## Directions for this task:
Using the listing below, set down each line from the line containing "The FreeCAD and" through the line containing "return points", both ends included, exactly and with nothing added.

--- START Records shown ---

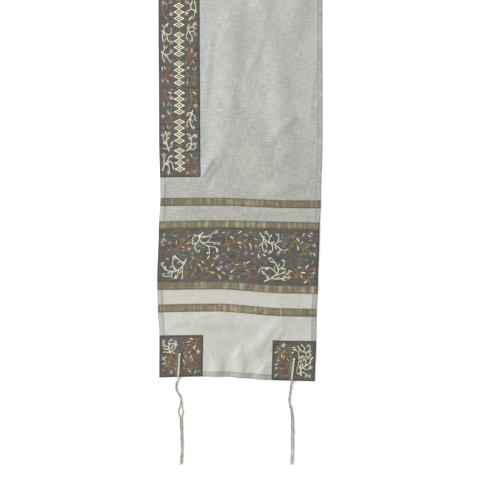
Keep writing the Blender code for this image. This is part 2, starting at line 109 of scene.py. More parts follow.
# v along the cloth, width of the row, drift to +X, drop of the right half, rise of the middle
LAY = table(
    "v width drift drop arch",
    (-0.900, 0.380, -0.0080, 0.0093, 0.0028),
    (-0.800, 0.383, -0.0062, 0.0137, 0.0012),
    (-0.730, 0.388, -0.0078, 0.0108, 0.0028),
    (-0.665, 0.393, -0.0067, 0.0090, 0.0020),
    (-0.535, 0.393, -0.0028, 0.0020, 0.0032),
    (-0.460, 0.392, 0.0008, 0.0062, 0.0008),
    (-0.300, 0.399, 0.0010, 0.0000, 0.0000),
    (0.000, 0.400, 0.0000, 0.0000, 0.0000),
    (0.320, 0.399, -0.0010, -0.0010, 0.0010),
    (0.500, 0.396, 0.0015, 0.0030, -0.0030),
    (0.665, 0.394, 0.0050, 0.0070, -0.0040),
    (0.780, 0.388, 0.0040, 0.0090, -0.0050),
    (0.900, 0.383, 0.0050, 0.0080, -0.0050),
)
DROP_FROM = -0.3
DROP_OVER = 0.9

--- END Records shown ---
--- START Records shown ---

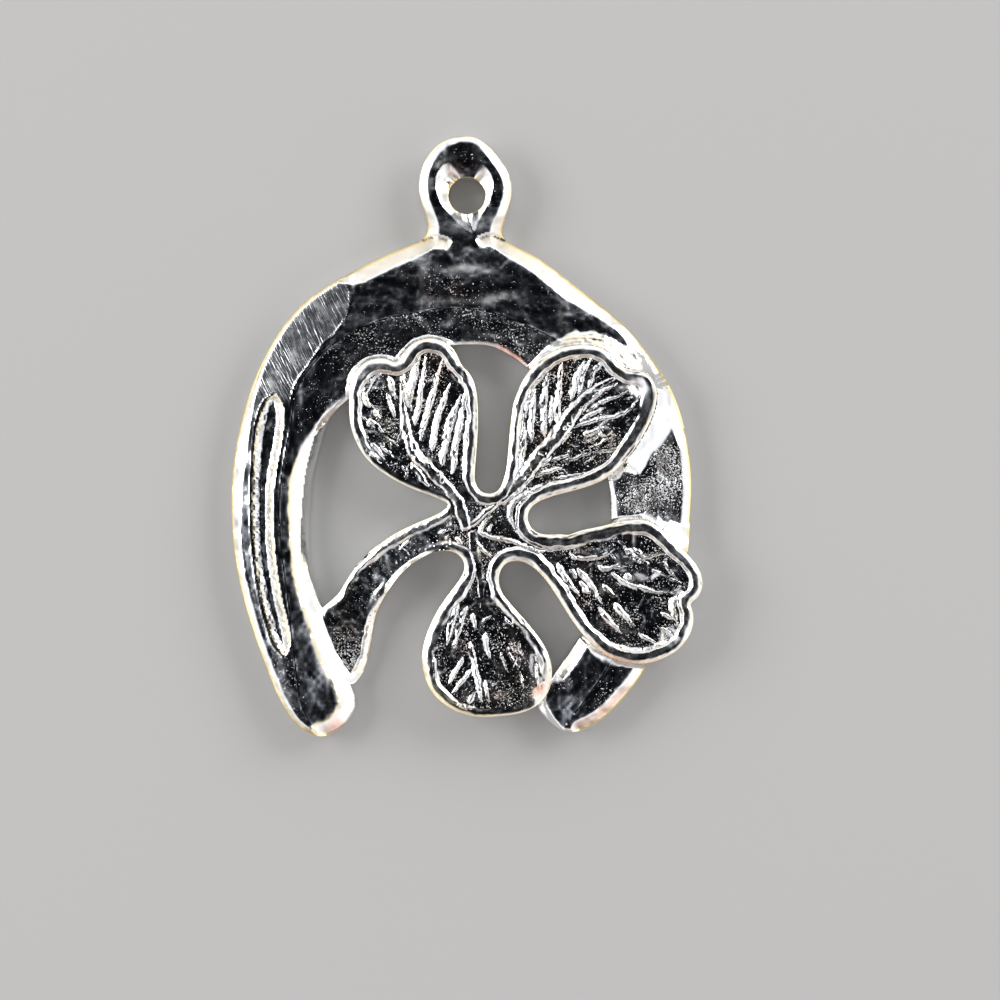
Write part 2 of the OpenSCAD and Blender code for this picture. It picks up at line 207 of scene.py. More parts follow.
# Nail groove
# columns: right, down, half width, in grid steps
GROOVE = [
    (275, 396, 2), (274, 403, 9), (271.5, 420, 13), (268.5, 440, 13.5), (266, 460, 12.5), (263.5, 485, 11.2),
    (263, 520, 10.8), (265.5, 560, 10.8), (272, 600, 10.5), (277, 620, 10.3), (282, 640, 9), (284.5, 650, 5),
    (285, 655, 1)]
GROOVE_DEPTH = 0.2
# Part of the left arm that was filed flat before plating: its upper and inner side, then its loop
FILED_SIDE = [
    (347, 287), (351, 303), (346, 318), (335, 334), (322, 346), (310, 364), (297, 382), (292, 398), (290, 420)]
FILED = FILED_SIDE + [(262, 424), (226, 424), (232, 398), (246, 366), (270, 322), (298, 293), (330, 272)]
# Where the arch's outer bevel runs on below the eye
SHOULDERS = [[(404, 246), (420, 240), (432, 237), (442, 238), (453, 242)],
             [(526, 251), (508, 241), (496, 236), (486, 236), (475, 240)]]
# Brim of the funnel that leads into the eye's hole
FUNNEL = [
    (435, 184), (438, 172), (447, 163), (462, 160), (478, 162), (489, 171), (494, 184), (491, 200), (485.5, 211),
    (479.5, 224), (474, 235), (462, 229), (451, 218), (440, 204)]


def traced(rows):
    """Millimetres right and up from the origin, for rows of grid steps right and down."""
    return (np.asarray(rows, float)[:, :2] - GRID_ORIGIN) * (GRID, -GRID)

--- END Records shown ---
--- START Records shown ---

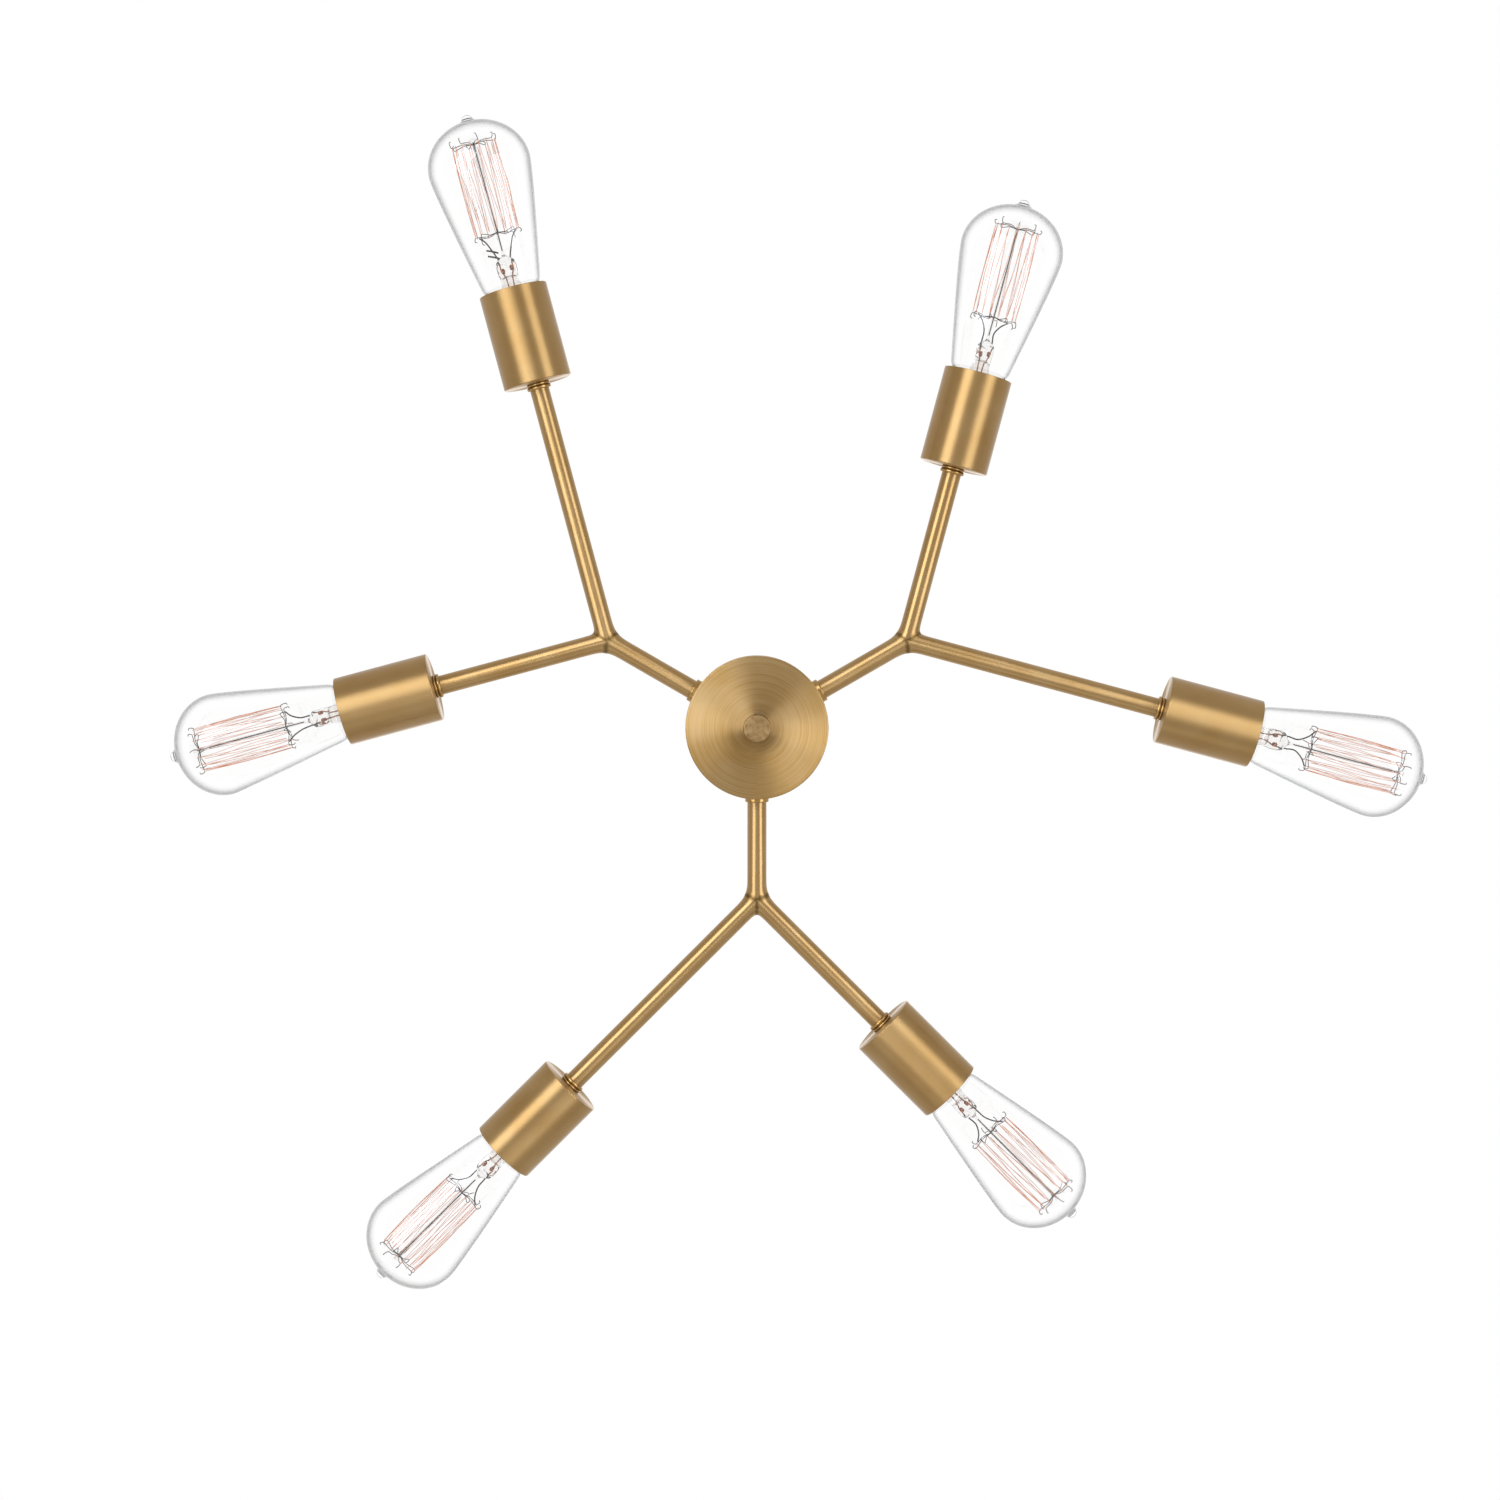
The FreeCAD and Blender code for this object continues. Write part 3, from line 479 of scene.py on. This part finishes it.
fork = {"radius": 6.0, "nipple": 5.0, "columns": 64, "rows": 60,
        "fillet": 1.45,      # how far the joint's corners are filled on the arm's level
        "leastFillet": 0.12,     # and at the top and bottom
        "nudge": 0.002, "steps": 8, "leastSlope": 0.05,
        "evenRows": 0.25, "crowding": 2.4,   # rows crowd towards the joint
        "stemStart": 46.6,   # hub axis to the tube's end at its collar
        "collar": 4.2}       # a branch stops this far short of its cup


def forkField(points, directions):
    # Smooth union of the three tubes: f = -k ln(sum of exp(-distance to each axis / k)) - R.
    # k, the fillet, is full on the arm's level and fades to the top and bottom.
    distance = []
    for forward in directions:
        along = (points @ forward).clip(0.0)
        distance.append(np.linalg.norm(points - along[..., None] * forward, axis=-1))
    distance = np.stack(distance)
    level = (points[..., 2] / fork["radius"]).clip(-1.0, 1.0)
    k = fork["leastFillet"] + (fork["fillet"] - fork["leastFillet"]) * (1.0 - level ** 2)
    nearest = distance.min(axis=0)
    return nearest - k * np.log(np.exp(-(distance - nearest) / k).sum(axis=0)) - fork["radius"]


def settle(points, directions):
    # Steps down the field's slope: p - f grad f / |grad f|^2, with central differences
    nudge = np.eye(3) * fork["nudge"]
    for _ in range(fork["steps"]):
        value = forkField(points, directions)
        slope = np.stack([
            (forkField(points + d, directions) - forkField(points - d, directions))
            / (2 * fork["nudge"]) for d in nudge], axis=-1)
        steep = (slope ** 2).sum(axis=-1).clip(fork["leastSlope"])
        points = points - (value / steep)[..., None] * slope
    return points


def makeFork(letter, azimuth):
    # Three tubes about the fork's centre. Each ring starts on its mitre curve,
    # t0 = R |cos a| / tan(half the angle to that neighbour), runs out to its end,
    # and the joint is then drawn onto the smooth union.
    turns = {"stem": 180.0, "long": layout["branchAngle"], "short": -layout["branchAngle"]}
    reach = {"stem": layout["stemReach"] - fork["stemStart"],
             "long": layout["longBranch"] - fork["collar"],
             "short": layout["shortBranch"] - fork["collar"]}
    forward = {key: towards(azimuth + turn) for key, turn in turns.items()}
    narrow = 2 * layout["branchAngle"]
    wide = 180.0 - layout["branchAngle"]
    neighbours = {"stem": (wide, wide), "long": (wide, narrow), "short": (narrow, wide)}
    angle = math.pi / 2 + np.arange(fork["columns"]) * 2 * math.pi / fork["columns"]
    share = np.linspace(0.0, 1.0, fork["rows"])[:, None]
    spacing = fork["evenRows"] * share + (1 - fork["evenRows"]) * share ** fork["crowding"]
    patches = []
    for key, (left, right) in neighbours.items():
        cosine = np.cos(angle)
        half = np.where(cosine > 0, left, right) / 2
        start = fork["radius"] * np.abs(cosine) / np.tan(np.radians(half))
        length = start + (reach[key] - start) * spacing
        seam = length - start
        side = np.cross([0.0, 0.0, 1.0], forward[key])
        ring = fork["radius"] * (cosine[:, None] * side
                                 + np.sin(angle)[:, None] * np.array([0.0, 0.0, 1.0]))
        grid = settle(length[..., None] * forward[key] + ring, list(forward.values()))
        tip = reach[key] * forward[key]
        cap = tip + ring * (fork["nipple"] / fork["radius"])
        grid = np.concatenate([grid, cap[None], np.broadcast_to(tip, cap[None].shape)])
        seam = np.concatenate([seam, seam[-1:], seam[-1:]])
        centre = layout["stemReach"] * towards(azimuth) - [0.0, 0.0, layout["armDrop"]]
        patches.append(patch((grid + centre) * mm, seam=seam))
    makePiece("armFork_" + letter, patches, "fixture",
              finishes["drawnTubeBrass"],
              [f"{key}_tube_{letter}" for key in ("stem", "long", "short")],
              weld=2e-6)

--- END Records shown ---

## Written answer:
The FreeCAD and Blender code for this object continues. Write part 3, from line 479 of scene.py on. This part finishes it.
fork = {"radius": 6.0, "nipple": 5.0, "columns": 64, "rows": 60,
        "fillet": 1.45,      # how far the joint's corners are filled on the arm's level
        "leastFillet": 0.12,     # and at the top and bottom
        "nudge": 0.002, "steps": 8, "leastSlope": 0.05,
        "evenRows": 0.25, "crowding": 2.4,   # rows crowd towards the joint
        "stemStart": 46.6,   # hub axis to the tube's end at its collar
        "collar": 4.2}       # a branch stops this far short of its cup


def forkField(points, directions):
    # Smooth union of the three tubes: f = -k ln(sum of exp(-distance to each axis / k)) - R.
    # k, the fillet, is full on the arm's level and fades to the top and bottom.
    distance = []
    for forward in directions:
        along = (points @ forward).clip(0.0)
        distance.append(np.linalg.norm(points - along[..., None] * forward, axis=-1))
    distance = np.stack(distance)
    level = (points[..., 2] / fork["radius"]).clip(-1.0, 1.0)
    k = fork["leastFillet"] + (fork["fillet"] - fork["leastFillet"]) * (1.0 - level ** 2)
    nearest = distance.min(axis=0)
    return nearest - k * np.log(np.exp(-(distance - nearest) / k).sum(axis=0)) - fork["radius"]


def settle(points, directions):
    # Steps down the field's slope: p - f grad f / |grad f|^2, with central differences
    nudge = np.eye(3) * fork["nudge"]
    for _ in range(fork["steps"]):
        value = forkField(points, directions)
        slope = np.stack([
            (forkField(points + d, directions) - forkField(points - d, directions))
            / (2 * fork["nudge"]) for d in nudge], axis=-1)
        steep = (slope ** 2).sum(axis=-1).clip(fork["leastSlope"])
        points = points - (value / steep)[..., None] * slope
    return points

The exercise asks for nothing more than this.